Performance Optimization
========================

This guide covers techniques for optimizing the performance of ``discoverysamplers`` 
and how to write efficient likelihood functions.

Discovery's Built-in Optimizations
----------------------------------

``discoverysamplers`` is designed to interface with Discovery models, which are 
already optimized for performance using JAX. When you use Discovery likelihoods, 
many optimizations are handled automatically.

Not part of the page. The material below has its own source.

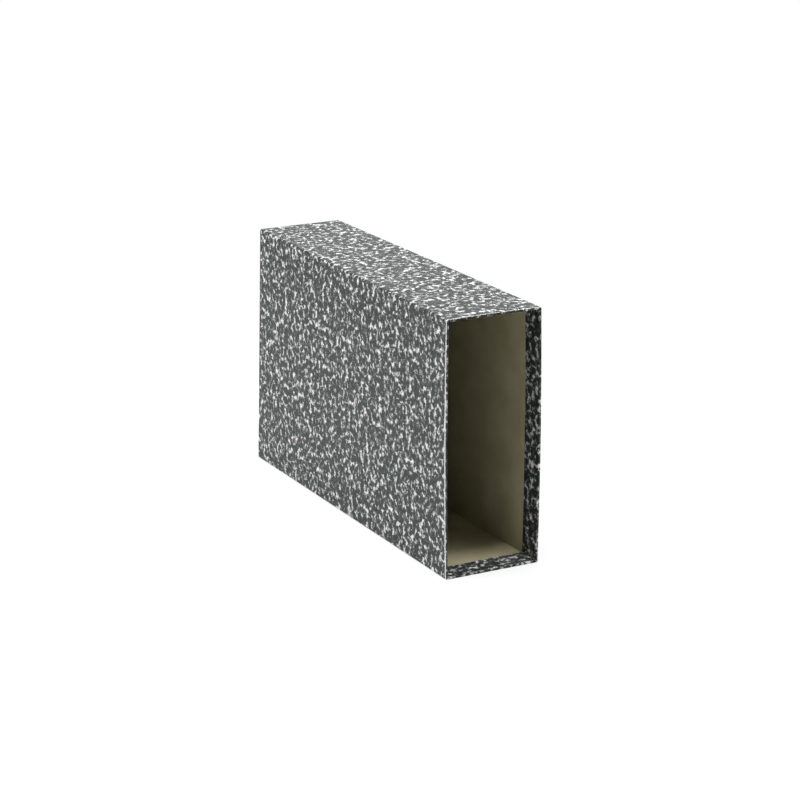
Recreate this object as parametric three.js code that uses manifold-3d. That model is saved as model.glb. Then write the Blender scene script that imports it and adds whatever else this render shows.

**Built-in optimizations in Discovery:**

- **JAX-based computation**: Discovery likelihoods use JAX for array operations
- **JIT compilation**: Likelihoods can be JIT-compiled for speed
- **Efficient signal computation**: Waveform templates are optimized
- **Precomputed quantities**: Noise covariances and FFTs are cached

**Enabling optimizations when initializing a sampler:**

.. code-block:: python

   from discoverysamplers import DiscoveryNessaiBridge, DiscoveryJAXNSBridge
   
   # For Nessai: enable JIT compilation
   bridge = DiscoveryNessaiBridge(discovery_model, priors, jit=True)
   
   # For JAX-NS: JIT is enabled by default, configure vectorization
   bridge = DiscoveryJAXNSBridge(discovery_model, priors, jit=True)
   bridge.configure_array_api(order=bridge.sampled_names)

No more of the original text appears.